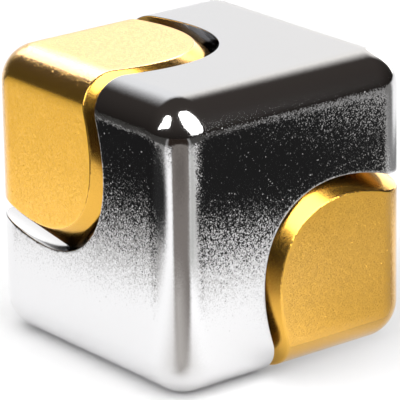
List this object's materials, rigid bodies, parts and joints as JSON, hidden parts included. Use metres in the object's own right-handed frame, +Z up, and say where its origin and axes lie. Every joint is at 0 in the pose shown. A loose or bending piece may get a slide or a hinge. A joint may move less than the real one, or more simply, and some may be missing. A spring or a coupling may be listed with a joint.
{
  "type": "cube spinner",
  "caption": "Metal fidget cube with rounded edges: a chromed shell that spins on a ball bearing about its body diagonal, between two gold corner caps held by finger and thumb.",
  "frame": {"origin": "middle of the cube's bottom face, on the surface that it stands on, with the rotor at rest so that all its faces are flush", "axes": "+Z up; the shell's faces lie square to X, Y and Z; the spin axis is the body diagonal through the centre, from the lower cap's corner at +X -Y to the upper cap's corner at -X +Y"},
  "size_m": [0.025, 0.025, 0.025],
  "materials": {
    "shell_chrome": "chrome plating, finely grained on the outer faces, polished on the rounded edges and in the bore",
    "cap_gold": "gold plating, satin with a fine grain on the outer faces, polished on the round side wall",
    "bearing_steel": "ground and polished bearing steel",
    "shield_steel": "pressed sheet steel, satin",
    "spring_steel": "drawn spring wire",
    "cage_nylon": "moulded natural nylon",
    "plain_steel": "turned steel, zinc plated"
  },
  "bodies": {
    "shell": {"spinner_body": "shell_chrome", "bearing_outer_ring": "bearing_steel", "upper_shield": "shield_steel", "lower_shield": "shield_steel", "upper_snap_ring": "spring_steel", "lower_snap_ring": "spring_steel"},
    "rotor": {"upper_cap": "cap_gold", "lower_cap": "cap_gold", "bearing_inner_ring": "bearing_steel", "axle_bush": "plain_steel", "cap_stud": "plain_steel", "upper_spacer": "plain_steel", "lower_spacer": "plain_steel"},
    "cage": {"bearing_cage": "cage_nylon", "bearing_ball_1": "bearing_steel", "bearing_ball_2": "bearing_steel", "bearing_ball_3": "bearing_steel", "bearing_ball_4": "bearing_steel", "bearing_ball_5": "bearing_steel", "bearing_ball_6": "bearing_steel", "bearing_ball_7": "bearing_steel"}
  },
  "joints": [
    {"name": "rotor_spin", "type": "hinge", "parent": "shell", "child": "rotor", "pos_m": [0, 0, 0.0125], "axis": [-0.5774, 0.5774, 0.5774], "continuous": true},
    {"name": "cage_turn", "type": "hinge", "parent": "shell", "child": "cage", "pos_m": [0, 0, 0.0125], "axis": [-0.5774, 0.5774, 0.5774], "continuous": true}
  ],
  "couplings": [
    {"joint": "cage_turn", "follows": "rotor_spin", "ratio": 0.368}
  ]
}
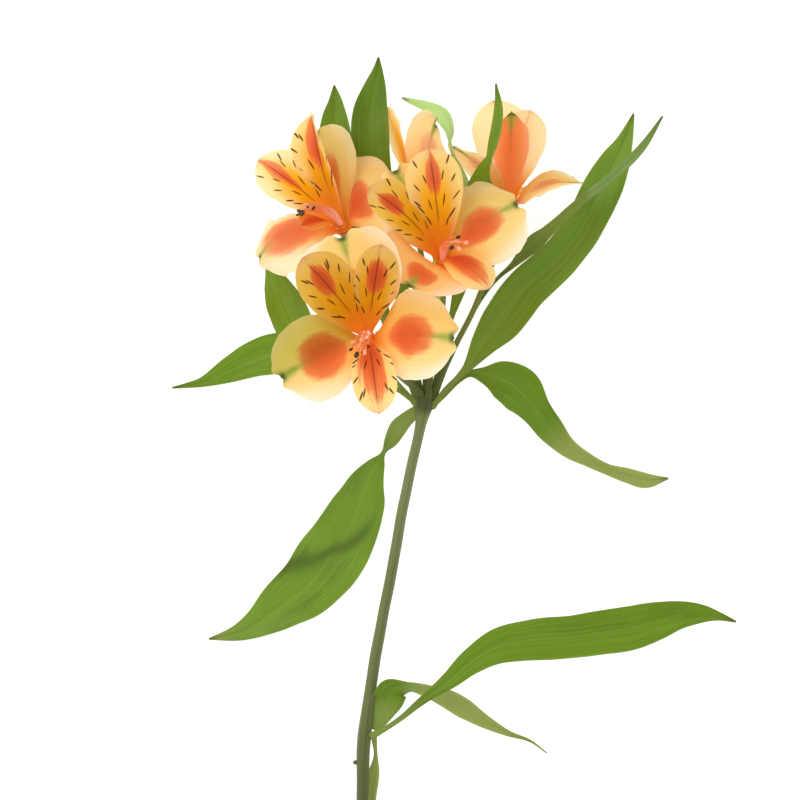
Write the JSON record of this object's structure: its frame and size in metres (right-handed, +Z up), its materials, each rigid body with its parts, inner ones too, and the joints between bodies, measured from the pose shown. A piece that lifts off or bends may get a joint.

● ● ●

DIRECTION
Repeat the whole listing exactly, keeping every line intact.

ANSWER FOR THIS EXERCISE
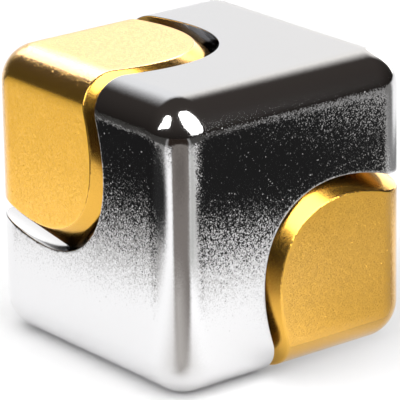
List this object's materials, rigid bodies, parts and joints as JSON, hidden parts included. Use metres in the object's own right-handed frame, +Z up, and say where its origin and axes lie. Every joint is at 0 in the pose shown. A loose or bending piece may get a slide or a hinge. A joint may move less than the real one, or more simply, and some may be missing. A spring or a coupling may be listed with a joint.
{
  "type": "cube spinner",
  "caption": "Metal fidget cube with rounded edges: a chromed shell that spins on a ball bearing about its body diagonal, between two gold corner caps held by finger and thumb.",
  "frame": {"origin": "middle of the cube's bottom face, on the surface that it stands on, with the rotor at rest so that all its faces are flush", "axes": "+Z up; the shell's faces lie square to X, Y and Z; the spin axis is the body diagonal through the centre, from the lower cap's corner at +X -Y to the upper cap's corner at -X +Y"},
  "size_m": [0.025, 0.025, 0.025],
  "materials": {
    "shell_chrome": "chrome plating, finely grained on the outer faces, polished on the rounded edges and in the bore",
    "cap_gold": "gold plating, satin with a fine grain on the outer faces, polished on the round side wall",
    "bearing_steel": "ground and polished bearing steel",
    "shield_steel": "pressed sheet steel, satin",
    "spring_steel": "drawn spring wire",
    "cage_nylon": "moulded natural nylon",
    "plain_steel": "turned steel, zinc plated"
  },
  "bodies": {
    "shell": {"spinner_body": "shell_chrome", "bearing_outer_ring": "bearing_steel", "upper_shield": "shield_steel", "lower_shield": "shield_steel", "upper_snap_ring": "spring_steel", "lower_snap_ring": "spring_steel"},
    "rotor": {"upper_cap": "cap_gold", "lower_cap": "cap_gold", "bearing_inner_ring": "bearing_steel", "axle_bush": "plain_steel", "cap_stud": "plain_steel", "upper_spacer": "plain_steel", "lower_spacer": "plain_steel"},
    "cage": {"bearing_cage": "cage_nylon", "bearing_ball_1": "bearing_steel", "bearing_ball_2": "bearing_steel", "bearing_ball_3": "bearing_steel", "bearing_ball_4": "bearing_steel", "bearing_ball_5": "bearing_steel", "bearing_ball_6": "bearing_steel", "bearing_ball_7": "bearing_steel"}
  },
  "joints": [
    {"name": "rotor_spin", "type": "hinge", "parent": "shell", "child": "rotor", "pos_m": [0, 0, 0.0125], "axis": [-0.5774, 0.5774, 0.5774], "continuous": true},
    {"name": "cage_turn", "type": "hinge", "parent": "shell", "child": "cage", "pos_m": [0, 0, 0.0125], "axis": [-0.5774, 0.5774, 0.5774], "continuous": true}
  ],
  "couplings": [
    {"joint": "cage_turn", "follows": "rotor_spin", "ratio": 0.368}
  ]
}
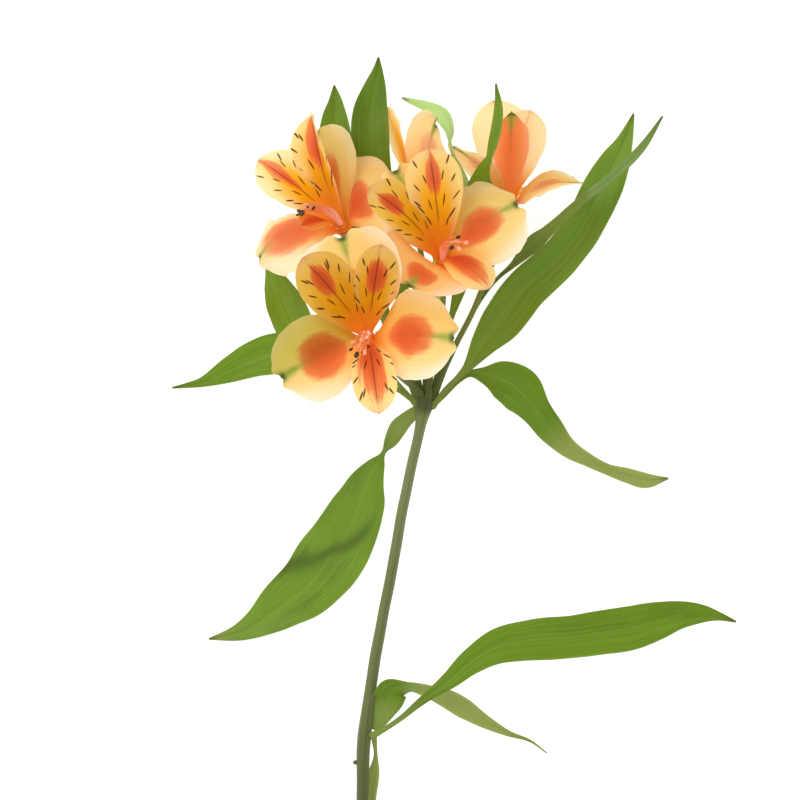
Write the JSON record of this object's structure: its frame and size in metres (right-handed, +Z up), its materials, each rigid body with its parts, inner ones too, and the joints between bodies, measured from the pose shown. A piece that lifts off or bends may get a joint.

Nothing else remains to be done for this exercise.